Six, five, four, three, two, one! The bay lit up with celebration coming from every corner of the street. I looked around with a glint in my eye. My brother was looking at the horizon while my cousin was texting all her friends. Everything was exactly the same as it was a minute before. I had made myself believe that my fate would change just because a new year had come. I tried to tell myself that everything was okay, but deep down I was disappointed, then angry. How could I believe that all the problems I had had during the year would just disappear after the clock struck 12?

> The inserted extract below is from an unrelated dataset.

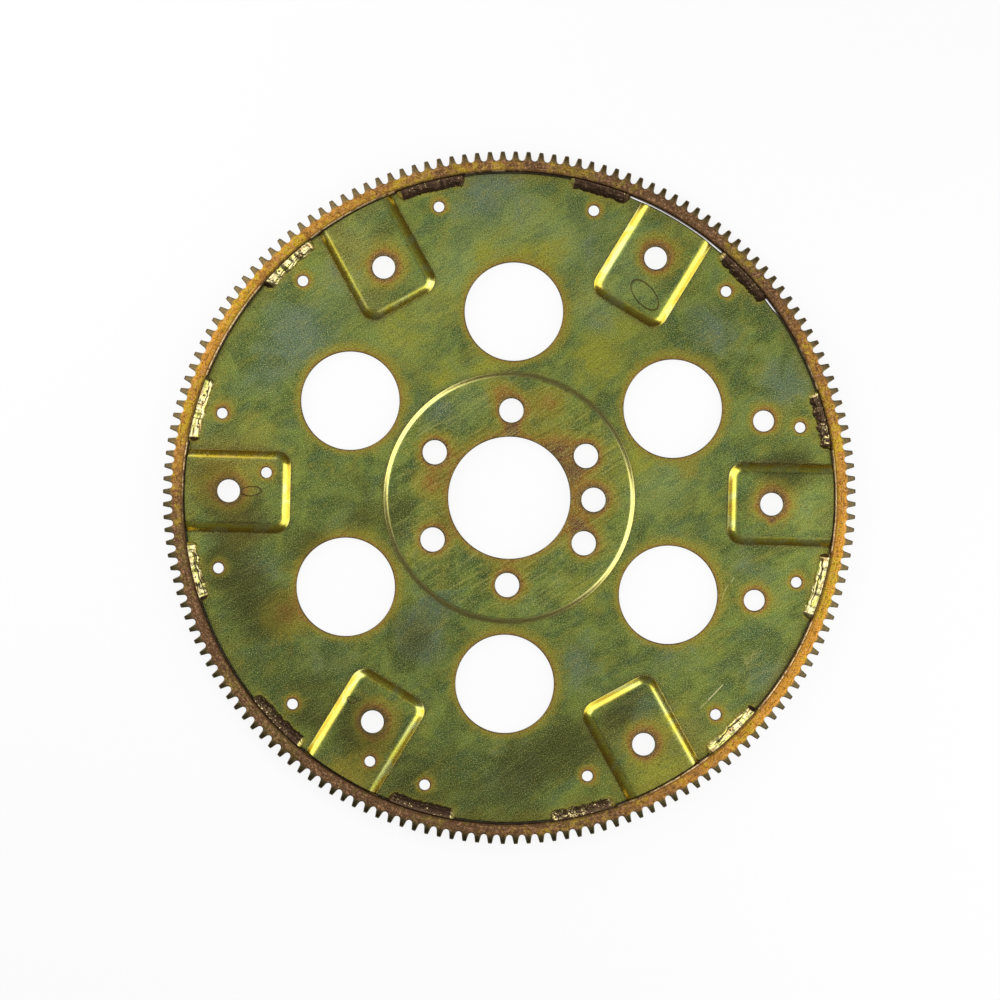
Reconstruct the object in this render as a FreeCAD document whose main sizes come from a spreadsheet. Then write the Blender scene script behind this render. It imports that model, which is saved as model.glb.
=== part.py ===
# Flexplate for an automatic gearbox: a pressed steel disc that bolts to the end of the
# crankshaft and carries the torque converter, with a starter ring gear welded round it.
# Millimetres and degrees. +Z runs along the crankshaft's axis towards the converter, and
# Z = 0 is the engine side of the ring gear, which the part lies on when it is put down.
# The middle of one converter pad is on +X.

import FreeCAD
import Part
import math
import os
import Sketcher

Vector = FreeCAD.Vector
Constraint = Sketcher.Constraint

# Driving dimensions, each under the name that the rest of the model knows it by.
DIMENSIONS = {
    # starter ring gear: 12 diametral pitch, full depth
    "tooth_count": 168,
    "tooth_module": 2.1167,
    "pressure_angle": 12.0,
    # how much metal each flank lacks, so that the starter's pinion meshes freely
    "flank_clearance": 0.25,
    "dedendum_ratio": 1.25,
    "tooth_phase": 0.35,
    "ring_width": 10.0,
    "ring_wall": 5.757,
    "tooth_end_chamfer": 0.8,
    # pressed disc
    "sheet_thickness": 3.0,
    "underside_rise": 1.0,
    "rim_gap": 0.8,
    "bore_radius": 31.75,
    # a pressed form is this much narrower underneath than on top, all round
    "press_inset": 1.1,
    # raised boss round the crankshaft flange
    "boss_radius": 64.8,
    "boss_height": 1.6,
    "boss_wall_run": 2.6,
    # raised pads that the converter bolts to: a steep foot, then a wide brow round a flat face
    "pad_count": 6,
    "pad_width": 42.1,
    "pad_length": 54.3,
    "pad_corner": 7.5,
    "pad_height": 3.0,
    "pad_wall_lean": 37.0,
    "pad_brow_across": 4.0,
    "pad_brow_down": 2.3,
    # crankshaft bolts, and the dowel between two of them
    "crank_bolt_count": 6,
    "crank_circle": 90.93,
    "crank_hole": 12.6,
    "crank_bolt_angle": 30.0,
    "dowel_reach": 43.9,
    # lightening windows, and the web between them and the boss
    "window_count": 6,
    "window_web": 6.6,
    "window_radius": 25.6,
    "window_angle": 30.0,
    # How far each hole's centre lies in from the disc's edge. Every second pad is drilled on
    # a bolt circle of 292.1 mm, the others on one of 273.05 mm.
    "wide_hole_inset": 22.55,
    "narrow_hole_inset": 32.075,
    "converter_hole": 11.8,
    # two tooling holes, one on each side of the pad on +X
    "tooling_hole": 10.9,
    "tooling_inset": 30.2,
    "tooling_angle_upper": 18.2,
    "tooling_angle_lower": -21.3,
    # small holes near the rim, and three that stand out of their circle
    "rim_hole": 5.5,
    "rim_hole_inset": 12.7,
    "rim_hole_angle": 15.0,
    "rim_hole_step": 30.0,
    "odd_hole_inset": 18.0,
    "odd_hole_angle": -72.9,
    "left_pad_hole_inset": 41.6,
    "left_pad_hole_angle": 175.5,
    "lower_pad_hole_inset": 13.5,
    "lower_pad_hole_angle": 243.55,
    # weld beads in the corner between disc and ring
    "weld_leg": 5.2,
    "weld_height": 5.0,
    "weld_end_taper": 2.0,
}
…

After a year full of mixed emotions, I finally had my moment of epiphany, I realized that everyone deals with change in different ways. That mindfulness will help me move on and not get stuck in the past. Some people get tangled in the branches of a problem with no reason. We have to let the current flow and take the past with it. During many moments of my life, I have felt discouraged and depressed, as if I was diving underwater and every time I went deeper and deeper more pressure fell over me. It has taken me a lot of optimism and determination to be able to leave the past behind. It has taken me time to learn how to forgive. For a long time, I felt guilty. I thought that I could have prevented my grandmother’s sickness, that I could have prevented my thoughts of giving me false hope. Don’t take me wrong, I am still not at the end of the tunnel. Part of me still dwells on the past and is reluctant to forgive myself. I know I have said it a million times, and I will say it a million times more, change is the magnet and we are all the metal, it will follow us forever and as Anthony J. D’Angelo once said, “Don’t fear change, embrace it.” This is vital for what some call success, but for what I call happiness.